>> START Dataset excerpts
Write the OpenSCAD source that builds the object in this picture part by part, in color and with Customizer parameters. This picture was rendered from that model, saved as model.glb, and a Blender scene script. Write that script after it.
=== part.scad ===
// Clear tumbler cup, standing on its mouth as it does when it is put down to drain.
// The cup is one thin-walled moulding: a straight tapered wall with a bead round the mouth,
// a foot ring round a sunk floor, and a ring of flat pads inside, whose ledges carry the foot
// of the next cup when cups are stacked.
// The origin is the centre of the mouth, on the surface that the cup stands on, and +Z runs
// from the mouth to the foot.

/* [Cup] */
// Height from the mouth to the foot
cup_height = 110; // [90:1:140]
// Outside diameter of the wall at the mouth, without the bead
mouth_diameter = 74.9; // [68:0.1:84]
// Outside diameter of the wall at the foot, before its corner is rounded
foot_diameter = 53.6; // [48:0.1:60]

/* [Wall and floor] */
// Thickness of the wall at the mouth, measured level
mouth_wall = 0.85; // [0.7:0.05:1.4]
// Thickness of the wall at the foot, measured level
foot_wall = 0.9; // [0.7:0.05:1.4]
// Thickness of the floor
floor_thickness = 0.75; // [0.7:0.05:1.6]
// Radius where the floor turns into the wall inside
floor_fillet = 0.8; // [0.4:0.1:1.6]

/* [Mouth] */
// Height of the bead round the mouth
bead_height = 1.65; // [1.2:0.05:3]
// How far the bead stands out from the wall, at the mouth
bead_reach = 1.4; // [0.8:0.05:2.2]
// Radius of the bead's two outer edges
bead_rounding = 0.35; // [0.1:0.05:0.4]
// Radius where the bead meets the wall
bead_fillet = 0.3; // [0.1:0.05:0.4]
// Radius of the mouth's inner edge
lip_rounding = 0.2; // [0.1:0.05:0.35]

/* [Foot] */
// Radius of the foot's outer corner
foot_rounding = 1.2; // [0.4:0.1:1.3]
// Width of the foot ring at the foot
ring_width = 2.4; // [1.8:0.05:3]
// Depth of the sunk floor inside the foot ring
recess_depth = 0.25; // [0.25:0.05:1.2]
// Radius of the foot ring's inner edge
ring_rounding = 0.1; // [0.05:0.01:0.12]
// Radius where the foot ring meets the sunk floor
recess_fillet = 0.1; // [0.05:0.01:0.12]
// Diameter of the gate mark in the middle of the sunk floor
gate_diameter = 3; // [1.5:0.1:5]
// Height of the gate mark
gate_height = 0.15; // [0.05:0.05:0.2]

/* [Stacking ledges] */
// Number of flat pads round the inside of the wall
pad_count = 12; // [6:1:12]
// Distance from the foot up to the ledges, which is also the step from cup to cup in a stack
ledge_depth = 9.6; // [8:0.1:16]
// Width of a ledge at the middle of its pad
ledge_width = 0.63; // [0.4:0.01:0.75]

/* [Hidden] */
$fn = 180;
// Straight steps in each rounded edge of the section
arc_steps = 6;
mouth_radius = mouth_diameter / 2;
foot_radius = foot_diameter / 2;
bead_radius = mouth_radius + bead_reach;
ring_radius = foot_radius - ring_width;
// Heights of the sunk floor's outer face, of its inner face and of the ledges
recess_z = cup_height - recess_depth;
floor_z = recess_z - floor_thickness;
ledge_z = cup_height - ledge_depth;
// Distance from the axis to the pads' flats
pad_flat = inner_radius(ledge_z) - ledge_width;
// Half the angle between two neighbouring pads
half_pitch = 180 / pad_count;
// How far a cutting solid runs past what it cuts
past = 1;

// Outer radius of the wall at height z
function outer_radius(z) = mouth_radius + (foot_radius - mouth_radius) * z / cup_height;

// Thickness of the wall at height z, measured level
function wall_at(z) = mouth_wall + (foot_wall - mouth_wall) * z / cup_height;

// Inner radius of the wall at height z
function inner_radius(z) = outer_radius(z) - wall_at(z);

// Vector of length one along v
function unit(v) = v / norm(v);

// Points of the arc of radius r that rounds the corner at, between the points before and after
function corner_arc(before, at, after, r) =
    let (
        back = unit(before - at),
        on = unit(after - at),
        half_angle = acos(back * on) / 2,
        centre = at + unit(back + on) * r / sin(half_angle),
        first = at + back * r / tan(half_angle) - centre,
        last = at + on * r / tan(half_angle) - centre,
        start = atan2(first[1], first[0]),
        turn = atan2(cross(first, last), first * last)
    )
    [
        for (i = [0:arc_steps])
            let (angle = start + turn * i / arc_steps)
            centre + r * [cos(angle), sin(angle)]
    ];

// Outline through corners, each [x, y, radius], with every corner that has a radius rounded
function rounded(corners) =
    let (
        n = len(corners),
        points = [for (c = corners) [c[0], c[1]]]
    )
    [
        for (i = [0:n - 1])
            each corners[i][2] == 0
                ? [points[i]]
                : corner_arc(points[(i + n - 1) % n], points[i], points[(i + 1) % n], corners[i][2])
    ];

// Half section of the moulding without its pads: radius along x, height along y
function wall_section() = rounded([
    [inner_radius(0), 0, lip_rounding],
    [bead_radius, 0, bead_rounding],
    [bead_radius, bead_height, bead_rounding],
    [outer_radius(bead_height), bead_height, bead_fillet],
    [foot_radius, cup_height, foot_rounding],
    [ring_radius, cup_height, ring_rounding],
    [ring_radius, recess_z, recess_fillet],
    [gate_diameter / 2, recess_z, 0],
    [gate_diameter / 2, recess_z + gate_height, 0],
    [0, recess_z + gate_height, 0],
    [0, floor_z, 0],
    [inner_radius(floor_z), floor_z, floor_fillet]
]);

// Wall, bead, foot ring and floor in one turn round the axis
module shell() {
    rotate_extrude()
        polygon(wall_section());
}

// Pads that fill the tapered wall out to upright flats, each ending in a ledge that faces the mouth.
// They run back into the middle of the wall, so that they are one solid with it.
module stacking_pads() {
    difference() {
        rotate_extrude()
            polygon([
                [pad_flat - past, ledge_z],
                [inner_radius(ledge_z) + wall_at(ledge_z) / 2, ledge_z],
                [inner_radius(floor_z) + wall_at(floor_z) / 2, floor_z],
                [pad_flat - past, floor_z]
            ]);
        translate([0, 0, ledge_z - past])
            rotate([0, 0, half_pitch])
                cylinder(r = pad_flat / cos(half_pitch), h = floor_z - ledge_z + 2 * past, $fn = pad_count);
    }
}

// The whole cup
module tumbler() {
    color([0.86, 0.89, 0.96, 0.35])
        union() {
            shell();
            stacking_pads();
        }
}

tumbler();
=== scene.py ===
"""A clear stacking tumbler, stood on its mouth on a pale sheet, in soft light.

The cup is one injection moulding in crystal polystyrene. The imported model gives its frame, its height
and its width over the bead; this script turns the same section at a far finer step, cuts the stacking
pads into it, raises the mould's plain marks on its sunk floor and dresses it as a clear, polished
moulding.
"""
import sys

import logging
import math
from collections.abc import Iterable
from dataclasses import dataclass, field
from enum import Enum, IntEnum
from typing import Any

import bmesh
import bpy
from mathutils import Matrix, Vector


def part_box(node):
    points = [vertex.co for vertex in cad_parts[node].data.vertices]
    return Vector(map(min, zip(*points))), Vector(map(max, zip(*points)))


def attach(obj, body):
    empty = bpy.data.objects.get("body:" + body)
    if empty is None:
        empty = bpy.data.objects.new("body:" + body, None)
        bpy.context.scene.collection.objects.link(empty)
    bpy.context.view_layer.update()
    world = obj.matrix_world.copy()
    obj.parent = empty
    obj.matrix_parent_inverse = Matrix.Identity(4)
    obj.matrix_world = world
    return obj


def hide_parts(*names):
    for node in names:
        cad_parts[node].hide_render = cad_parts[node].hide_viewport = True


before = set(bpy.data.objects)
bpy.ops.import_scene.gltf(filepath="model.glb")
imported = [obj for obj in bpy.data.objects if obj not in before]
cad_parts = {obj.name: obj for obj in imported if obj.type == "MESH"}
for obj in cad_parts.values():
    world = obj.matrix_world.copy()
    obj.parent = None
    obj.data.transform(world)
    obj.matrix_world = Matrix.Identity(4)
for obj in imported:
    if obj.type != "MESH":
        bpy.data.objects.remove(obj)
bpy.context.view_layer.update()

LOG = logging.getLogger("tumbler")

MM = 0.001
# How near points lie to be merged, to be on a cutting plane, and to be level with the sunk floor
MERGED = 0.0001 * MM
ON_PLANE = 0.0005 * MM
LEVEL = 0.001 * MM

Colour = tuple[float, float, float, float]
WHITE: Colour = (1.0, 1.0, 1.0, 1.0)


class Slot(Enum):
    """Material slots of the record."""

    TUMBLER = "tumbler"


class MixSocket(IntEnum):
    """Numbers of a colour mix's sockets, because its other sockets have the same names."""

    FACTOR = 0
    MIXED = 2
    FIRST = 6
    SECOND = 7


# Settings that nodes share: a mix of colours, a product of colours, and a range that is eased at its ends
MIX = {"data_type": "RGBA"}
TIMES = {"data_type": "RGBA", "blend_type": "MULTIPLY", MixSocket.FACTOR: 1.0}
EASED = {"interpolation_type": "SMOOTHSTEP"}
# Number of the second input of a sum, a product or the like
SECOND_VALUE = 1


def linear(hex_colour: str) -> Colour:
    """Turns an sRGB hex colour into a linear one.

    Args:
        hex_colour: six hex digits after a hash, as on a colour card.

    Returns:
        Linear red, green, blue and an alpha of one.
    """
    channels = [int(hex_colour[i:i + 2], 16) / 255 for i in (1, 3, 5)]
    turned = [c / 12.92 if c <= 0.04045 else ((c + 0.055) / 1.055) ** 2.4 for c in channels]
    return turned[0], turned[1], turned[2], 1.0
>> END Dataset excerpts
>> START Dataset excerpts
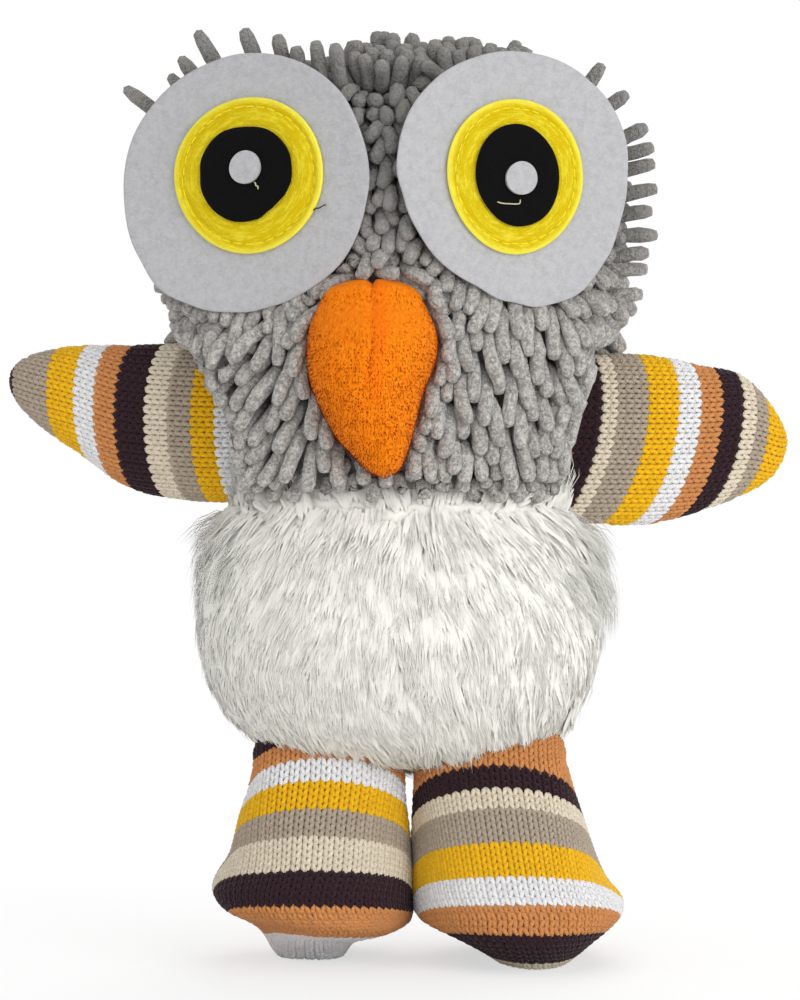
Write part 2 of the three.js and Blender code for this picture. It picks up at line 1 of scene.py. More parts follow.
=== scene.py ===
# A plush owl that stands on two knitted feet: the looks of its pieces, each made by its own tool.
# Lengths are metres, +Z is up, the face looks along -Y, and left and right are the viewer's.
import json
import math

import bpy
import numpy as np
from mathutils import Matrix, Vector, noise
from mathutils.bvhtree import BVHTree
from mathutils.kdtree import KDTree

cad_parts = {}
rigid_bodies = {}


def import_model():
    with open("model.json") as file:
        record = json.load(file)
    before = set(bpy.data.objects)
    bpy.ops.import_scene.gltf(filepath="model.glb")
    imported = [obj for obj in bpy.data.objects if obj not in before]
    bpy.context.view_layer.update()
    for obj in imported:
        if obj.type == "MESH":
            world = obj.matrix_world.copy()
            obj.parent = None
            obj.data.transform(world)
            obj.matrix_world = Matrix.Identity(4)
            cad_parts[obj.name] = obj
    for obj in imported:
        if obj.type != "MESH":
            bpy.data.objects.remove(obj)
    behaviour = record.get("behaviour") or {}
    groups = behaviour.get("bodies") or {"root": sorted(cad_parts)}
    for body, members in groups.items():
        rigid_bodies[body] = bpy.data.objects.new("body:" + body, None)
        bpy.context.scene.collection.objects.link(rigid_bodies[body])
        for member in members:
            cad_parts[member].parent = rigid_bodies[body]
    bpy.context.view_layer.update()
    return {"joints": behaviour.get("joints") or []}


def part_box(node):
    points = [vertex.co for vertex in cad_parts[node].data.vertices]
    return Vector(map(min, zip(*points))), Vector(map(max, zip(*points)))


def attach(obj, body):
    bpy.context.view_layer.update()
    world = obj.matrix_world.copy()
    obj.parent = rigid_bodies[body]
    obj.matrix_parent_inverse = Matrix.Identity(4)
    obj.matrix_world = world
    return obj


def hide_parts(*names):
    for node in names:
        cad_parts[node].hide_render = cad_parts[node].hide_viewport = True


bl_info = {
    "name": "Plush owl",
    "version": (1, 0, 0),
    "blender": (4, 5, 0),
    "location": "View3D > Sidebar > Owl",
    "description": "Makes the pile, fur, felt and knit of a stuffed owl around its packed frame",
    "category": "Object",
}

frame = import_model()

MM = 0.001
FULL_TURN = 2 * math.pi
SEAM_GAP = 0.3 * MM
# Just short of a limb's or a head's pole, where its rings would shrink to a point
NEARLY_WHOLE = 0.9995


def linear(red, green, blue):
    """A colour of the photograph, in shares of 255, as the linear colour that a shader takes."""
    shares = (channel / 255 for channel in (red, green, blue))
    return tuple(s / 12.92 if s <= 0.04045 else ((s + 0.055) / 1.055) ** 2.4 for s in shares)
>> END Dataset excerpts
*Given exercise*. Each line from the one bearing "faces the mouth." through the one bearing "if empty is" is to be duplicated without change; all remaining lines are to be left out.

*Solution to this task*.
// Pads that fill the tapered wall out to upright flats, each ending in a ledge that faces the mouth.
// They run back into the middle of the wall, so that they are one solid with it.
module stacking_pads() {
    difference() {
        rotate_extrude()
            polygon([
                [pad_flat - past, ledge_z],
                [inner_radius(ledge_z) + wall_at(ledge_z) / 2, ledge_z],
                [inner_radius(floor_z) + wall_at(floor_z) / 2, floor_z],
                [pad_flat - past, floor_z]
            ]);
        translate([0, 0, ledge_z - past])
            rotate([0, 0, half_pitch])
                cylinder(r = pad_flat / cos(half_pitch), h = floor_z - ledge_z + 2 * past, $fn = pad_count);
    }
}

// The whole cup
module tumbler() {
    color([0.86, 0.89, 0.96, 0.35])
        union() {
            shell();
            stacking_pads();
        }
}

tumbler();
=== scene.py ===
"""A clear stacking tumbler, stood on its mouth on a pale sheet, in soft light.

The cup is one injection moulding in crystal polystyrene. The imported model gives its frame, its height
and its width over the bead; this script turns the same section at a far finer step, cuts the stacking
pads into it, raises the mould's plain marks on its sunk floor and dresses it as a clear, polished
moulding.
"""
import sys

import logging
import math
from collections.abc import Iterable
from dataclasses import dataclass, field
from enum import Enum, IntEnum
from typing import Any

import bmesh
import bpy
from mathutils import Matrix, Vector


def part_box(node):
    points = [vertex.co for vertex in cad_parts[node].data.vertices]
    return Vector(map(min, zip(*points))), Vector(map(max, zip(*points)))


def attach(obj, body):
    empty = bpy.data.objects.get("body:" + body)
    if empty is None:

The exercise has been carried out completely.